RBI Steps In to Manage Bond Supply

The Reserve Bank of India is expected to rely on open market operations to absorb a meaningful share of government bond issuances in FY26. With the government’s borrowing program remaining sizable, OMO purchases are seen as a key tool to prevent excessive upward pressure on yields.

Market participants say such interventions help maintain adequate liquidity while ensuring that borrowing costs remain aligned with macroeconomic fundamentals.

Understanding Open Market Operations

Open market operations involve the RBI purchasing government securities from the market, thereby injecting liquidity into the banking system. In periods of heavy bond supply, these purchases help offset demand-supply imbalances that could otherwise push yields sharply higher.

Analysts note that OMOs are particularly effective when credit demand is moderate and inflation is within the central bank’s comfort zone.

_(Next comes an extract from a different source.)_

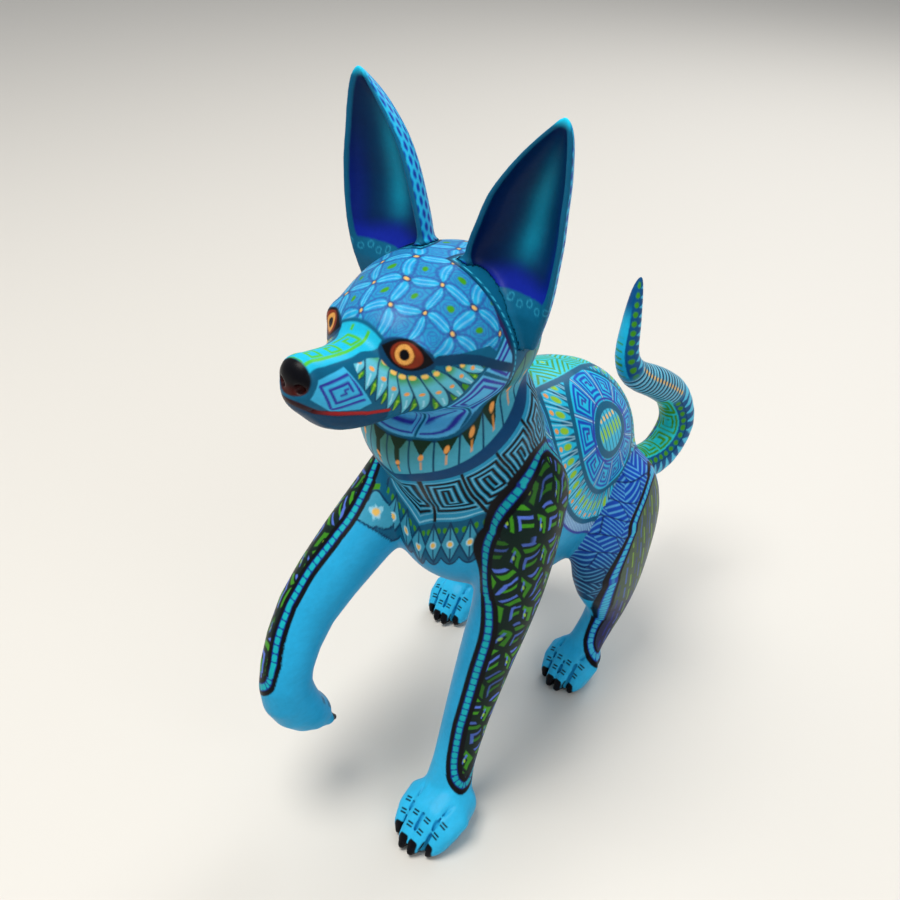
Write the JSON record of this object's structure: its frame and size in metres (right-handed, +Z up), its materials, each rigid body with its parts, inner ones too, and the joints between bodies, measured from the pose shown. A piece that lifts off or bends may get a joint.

Impact on Yields and Liquidity

By absorbing bond supply, the RBI can anchor long-term yields and reduce volatility in the sovereign debt market. This has direct implications for borrowing costs across the economy, influencing loan rates, corporate funding and investment decisions.

Banks, which are major holders of government securities, also benefit from improved portfolio valuations and stable liquidity conditions.

Fiscal Context and Market Expectations

FY26 is expected to see continued government borrowing to support infrastructure spending and fiscal consolidation goals. While the borrowing calendar may test market absorption capacity, RBI support through OMOs provides reassurance to investors.

Bond market participants broadly expect yields to remain range-bound, barring external shocks or a sharp shift in inflation dynamics.

Outlook

The RBI’s anticipated OMO purchases highlight its proactive approach to debt market management. As FY26 unfolds, the effectiveness of these operations will be closely watched, particularly for signals on liquidity stance and monetary policy intent. For now, the central bank’s presence offers a stabilizing anchor in a year of elevated bond supply.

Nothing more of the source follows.